We did miss it. It was a nice little extravagance that seemed to say, We know you work hard and long for low pay, and we appreciate it.
That evolved into, You work hard and long for low pay, and you should be glad you even have a job, so shut up.
That does make a difference.
P.S. I agree with the guy who says he’s more offended by the astronomical salaries that so many of these people get. I do not believe they are so unique or indispensable that their companies need to pay them that much. (none of them is Alex Rodriguez or Kobe Bryant.) I think it’s just looting the stockholders’ money. If I pay you $1 million, as your boss I ought to make $5 million. So my boss should make $25 million, and his boss…

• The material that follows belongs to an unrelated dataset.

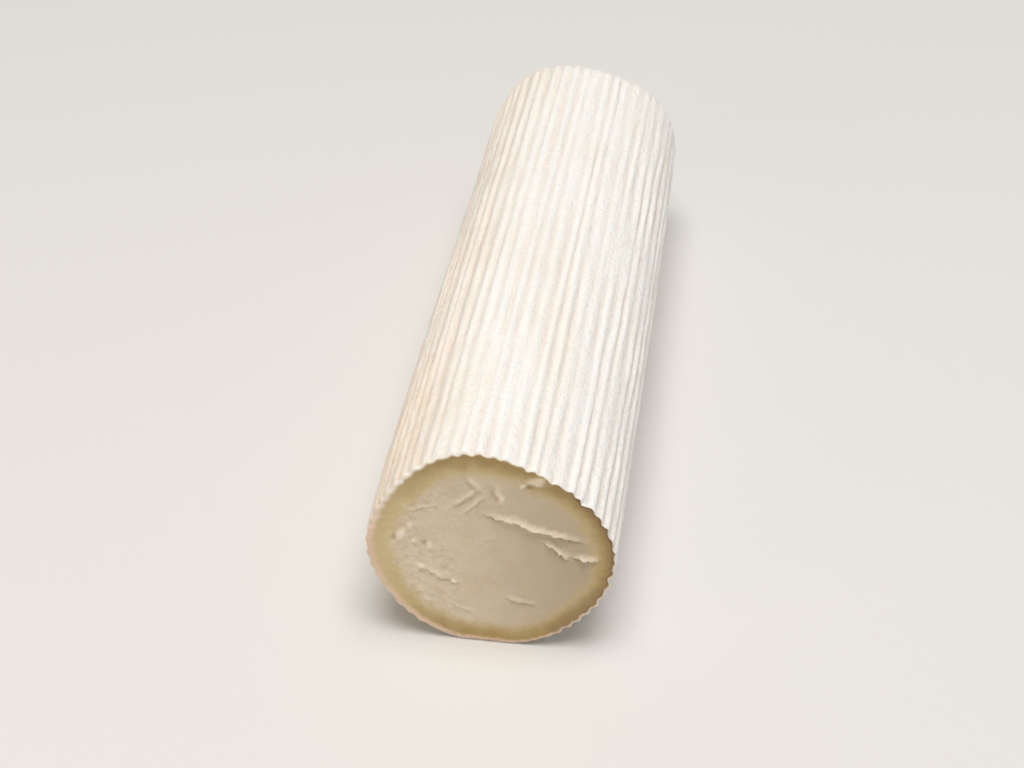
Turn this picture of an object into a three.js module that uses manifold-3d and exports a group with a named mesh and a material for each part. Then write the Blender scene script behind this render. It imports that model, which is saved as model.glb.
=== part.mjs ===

Two other (related) approaches to holiday office functions that I have seen work are:
1) A manager opens his/her home to direct reports (or maybe two levels depending on numbers) and their SO’s for an evening social. There is something personal and intimate about being invited to someones home who has taken the time/effort/expense to decorate and prepare food.
2) A manager takes his reports out to lunch on a Friday from ,say, 1:00 to 3:00 and picks up the tab. The understanding is that employees are not expected to return to work afterwards. These events always allowed peers to share in the holiday spirit and the boss to show appreciation by paying out of his own pocket – these lunches were not company sponsored in my experience.
In other words keep it simple and personal.
Office parties in Ireland are a different thing altogether it seems. I used to work for a very straight laced Japanese owned IT company and our x-mas parties were mad. The company put everyone up in a posh hotel out of town, served up a nice meal, and kept the booze flowing all night. Sobriety was nowhere to be found, and all misconduct forgiven once back to work. This is not unusual in Ireland, in fact it’s the norm.